Childhood obesity affects way more than your child's long-term health it also makes a day-to-day impact on their emotions, friendships and academics. Child psychologist, Dr. Sylvia Rimm has written about this in her new book, "Rescuing the Emotional Lives of Overweight Children"--And she says overweight kids are treated as outcasts not only by other students, but by their teachers and their parents! And that treatment can scar them emotionally for life. In a groundbreaking survey that looked at over 5 thousand kids in 18 states, Dr. Rimm was shocked when she looked at the differences between normal weight kids and heavy kids. She found that heavy kids are 5 times more likely to have low self-esteem. They're 4 times more likely to be lonely. And 3 times more likely to consider themselves "not smart enough" even though they spend more time on homework than other children. But it takes more than weight loss for these kids to overcome their sadness.
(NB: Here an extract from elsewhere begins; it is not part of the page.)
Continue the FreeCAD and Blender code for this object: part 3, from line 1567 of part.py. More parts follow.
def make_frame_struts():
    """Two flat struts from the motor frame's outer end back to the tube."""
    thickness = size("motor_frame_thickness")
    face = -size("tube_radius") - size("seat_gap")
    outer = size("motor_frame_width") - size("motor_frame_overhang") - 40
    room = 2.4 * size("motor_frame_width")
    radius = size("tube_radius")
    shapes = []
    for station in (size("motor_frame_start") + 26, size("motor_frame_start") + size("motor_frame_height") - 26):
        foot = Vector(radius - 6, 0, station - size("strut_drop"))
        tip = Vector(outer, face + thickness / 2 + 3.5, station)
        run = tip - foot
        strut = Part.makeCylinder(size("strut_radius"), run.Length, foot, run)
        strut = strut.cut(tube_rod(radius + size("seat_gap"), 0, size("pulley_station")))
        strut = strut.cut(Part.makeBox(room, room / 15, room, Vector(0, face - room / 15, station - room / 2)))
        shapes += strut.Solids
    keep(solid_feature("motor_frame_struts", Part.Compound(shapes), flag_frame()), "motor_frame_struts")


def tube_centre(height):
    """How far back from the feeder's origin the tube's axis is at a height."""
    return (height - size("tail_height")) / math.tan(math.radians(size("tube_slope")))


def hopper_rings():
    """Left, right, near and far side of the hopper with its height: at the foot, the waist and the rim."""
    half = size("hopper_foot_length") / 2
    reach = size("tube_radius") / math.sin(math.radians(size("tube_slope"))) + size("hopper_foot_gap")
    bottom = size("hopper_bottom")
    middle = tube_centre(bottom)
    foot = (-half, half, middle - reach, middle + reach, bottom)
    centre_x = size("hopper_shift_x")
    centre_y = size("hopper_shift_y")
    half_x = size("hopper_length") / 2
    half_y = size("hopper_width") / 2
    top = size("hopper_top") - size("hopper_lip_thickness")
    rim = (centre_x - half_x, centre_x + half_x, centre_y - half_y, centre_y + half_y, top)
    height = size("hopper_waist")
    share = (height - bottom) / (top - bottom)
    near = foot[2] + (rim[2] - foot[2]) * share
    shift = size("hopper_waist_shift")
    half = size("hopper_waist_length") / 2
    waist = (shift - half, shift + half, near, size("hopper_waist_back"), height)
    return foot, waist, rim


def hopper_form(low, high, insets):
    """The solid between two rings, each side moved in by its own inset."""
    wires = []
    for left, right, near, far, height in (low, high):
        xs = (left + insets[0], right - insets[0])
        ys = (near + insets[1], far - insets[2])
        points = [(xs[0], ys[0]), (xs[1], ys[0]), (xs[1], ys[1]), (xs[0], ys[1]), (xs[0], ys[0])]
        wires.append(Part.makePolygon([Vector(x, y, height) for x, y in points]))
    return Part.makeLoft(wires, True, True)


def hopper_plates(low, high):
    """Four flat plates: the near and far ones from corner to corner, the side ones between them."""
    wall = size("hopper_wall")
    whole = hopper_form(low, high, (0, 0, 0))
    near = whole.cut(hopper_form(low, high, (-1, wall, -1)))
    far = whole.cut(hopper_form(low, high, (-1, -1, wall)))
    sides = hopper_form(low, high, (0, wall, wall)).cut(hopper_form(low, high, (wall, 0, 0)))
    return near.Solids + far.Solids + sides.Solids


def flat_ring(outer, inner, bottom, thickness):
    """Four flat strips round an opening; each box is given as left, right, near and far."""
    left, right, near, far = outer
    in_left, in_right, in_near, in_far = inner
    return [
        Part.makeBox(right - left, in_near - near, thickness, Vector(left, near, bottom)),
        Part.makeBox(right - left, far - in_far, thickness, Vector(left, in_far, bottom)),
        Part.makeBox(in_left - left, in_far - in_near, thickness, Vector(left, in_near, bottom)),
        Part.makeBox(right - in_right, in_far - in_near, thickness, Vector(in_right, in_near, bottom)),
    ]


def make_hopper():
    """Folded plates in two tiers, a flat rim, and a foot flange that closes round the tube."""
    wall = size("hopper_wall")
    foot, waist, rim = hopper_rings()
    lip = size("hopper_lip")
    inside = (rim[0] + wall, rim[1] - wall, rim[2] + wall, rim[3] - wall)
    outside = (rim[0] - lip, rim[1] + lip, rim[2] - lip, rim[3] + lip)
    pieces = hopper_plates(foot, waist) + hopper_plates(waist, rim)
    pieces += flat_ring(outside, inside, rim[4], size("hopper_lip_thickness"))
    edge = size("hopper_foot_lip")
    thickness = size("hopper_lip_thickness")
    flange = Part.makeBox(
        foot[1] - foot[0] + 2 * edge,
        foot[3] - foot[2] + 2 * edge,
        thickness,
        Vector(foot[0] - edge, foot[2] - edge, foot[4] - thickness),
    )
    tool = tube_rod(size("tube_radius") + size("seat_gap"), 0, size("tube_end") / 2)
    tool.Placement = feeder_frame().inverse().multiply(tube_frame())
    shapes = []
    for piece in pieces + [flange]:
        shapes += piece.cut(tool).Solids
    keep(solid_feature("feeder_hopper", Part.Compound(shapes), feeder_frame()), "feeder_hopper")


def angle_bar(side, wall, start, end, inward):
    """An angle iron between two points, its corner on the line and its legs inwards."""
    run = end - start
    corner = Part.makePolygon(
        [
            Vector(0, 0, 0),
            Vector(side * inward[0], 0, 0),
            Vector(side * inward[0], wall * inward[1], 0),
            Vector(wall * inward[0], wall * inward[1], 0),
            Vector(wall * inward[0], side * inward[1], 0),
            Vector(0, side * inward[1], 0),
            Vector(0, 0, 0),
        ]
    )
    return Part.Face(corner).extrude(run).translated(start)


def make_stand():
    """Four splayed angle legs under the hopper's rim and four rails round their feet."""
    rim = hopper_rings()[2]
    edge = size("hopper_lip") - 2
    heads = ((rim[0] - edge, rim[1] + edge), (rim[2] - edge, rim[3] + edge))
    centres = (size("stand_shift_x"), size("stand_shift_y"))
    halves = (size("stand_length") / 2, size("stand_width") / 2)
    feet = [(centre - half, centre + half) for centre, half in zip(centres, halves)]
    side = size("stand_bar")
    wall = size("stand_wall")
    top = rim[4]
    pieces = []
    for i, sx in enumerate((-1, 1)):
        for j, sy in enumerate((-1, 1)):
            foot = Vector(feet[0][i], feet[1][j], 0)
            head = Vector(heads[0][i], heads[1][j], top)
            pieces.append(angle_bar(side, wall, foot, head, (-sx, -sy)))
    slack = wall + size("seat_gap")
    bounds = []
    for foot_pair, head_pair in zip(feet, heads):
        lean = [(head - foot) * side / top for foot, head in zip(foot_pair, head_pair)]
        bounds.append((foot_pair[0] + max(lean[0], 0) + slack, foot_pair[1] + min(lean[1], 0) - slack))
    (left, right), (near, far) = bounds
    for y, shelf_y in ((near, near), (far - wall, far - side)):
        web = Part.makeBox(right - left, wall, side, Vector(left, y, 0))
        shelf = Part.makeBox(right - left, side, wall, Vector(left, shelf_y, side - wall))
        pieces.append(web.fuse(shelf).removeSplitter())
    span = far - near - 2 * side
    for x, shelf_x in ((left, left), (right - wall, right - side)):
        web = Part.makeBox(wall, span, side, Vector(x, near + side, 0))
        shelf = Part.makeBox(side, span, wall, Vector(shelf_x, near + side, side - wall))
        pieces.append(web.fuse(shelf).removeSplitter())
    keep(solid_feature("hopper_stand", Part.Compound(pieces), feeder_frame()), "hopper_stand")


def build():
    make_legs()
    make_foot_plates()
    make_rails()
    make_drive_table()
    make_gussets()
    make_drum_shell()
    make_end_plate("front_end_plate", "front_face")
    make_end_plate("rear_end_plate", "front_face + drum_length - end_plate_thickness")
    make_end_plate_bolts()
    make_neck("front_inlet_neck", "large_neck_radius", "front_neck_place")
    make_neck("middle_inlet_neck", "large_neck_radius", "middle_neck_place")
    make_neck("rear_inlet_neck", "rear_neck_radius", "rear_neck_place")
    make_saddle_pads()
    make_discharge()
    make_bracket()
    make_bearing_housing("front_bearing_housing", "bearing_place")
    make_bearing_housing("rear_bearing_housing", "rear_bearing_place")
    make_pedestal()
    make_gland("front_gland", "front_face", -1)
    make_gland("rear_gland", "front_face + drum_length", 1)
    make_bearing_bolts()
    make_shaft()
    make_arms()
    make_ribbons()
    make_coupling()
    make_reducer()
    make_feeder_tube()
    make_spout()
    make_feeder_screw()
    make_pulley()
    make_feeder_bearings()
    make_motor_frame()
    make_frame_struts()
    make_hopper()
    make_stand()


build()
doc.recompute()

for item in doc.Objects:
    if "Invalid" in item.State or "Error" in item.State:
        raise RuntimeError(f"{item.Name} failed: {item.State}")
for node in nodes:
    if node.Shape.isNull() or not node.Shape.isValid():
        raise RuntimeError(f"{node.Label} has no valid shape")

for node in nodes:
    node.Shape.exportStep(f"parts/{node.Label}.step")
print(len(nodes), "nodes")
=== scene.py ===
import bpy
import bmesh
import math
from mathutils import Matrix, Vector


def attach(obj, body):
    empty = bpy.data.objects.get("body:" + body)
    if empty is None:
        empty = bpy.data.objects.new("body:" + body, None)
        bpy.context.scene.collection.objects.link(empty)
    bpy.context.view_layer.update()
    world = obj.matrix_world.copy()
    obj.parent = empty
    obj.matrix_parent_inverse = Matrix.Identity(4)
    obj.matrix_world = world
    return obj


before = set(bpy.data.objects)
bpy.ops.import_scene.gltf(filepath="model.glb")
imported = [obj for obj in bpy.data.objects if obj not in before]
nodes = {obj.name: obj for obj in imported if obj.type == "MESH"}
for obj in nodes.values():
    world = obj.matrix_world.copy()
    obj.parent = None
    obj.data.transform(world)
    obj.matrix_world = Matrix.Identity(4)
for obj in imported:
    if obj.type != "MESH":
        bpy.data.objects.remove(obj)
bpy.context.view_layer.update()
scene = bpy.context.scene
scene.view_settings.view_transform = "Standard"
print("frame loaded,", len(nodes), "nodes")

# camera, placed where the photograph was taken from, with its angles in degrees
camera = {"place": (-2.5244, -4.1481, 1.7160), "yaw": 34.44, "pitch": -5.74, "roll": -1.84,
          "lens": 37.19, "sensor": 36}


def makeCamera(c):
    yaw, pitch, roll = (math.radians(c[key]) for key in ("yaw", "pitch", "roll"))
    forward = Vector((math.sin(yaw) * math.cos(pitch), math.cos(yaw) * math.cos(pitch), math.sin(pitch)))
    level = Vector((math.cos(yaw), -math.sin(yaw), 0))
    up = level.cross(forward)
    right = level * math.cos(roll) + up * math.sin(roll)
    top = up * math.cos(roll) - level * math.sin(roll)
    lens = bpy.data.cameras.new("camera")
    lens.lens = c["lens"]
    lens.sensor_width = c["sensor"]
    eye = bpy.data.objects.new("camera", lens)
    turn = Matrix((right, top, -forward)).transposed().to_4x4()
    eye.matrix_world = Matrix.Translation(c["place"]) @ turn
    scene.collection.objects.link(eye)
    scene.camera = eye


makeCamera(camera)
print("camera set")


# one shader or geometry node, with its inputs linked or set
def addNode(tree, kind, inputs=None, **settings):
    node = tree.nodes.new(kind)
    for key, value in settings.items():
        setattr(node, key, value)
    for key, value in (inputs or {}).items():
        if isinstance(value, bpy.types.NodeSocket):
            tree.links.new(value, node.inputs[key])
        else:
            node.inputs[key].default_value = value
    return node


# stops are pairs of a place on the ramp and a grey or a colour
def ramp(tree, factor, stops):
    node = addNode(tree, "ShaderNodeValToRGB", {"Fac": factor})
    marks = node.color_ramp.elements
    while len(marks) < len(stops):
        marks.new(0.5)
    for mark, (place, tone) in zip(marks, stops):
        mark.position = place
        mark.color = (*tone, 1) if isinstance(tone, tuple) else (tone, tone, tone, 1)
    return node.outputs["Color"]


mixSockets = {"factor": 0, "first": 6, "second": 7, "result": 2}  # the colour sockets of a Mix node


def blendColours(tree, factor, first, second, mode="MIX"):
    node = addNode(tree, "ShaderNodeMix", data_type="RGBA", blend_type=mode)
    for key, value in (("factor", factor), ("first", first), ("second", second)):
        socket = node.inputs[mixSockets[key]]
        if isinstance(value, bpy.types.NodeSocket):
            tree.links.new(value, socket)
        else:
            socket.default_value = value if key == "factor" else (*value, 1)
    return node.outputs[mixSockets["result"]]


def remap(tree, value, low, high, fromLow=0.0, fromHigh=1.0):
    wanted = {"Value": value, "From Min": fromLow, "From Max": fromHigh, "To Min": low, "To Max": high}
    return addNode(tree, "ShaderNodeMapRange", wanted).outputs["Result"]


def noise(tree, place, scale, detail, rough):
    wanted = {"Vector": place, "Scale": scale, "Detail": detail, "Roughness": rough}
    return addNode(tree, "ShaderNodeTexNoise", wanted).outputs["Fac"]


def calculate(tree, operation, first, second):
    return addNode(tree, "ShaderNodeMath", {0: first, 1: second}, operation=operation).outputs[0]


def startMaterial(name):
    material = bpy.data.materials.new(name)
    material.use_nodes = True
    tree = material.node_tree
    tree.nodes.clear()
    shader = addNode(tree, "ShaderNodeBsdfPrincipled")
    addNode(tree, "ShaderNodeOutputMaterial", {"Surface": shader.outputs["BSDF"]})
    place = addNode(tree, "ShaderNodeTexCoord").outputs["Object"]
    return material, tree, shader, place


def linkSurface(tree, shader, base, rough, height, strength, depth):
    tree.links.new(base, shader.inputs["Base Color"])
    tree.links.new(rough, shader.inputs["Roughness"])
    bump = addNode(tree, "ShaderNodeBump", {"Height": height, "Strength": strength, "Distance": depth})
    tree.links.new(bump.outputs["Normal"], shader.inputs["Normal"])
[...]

So here's how to help:
- If your child won't open up about their day at school, ask questions like this:
-What are the popular kids like?
-What do you think about them? That'll get your kid talking and they'll probably start talking about their own emotions.
- Next, practice honest praise. When they're wearing a nice outfit, when they do well on a test, when they played the piano well. Build them up in an honest way not a forced way.
- And encourage friendships. Let them invite friends over. Have them join groups where weight isn't an issue, like a pottery class or a volunteer group that helps other kids in need.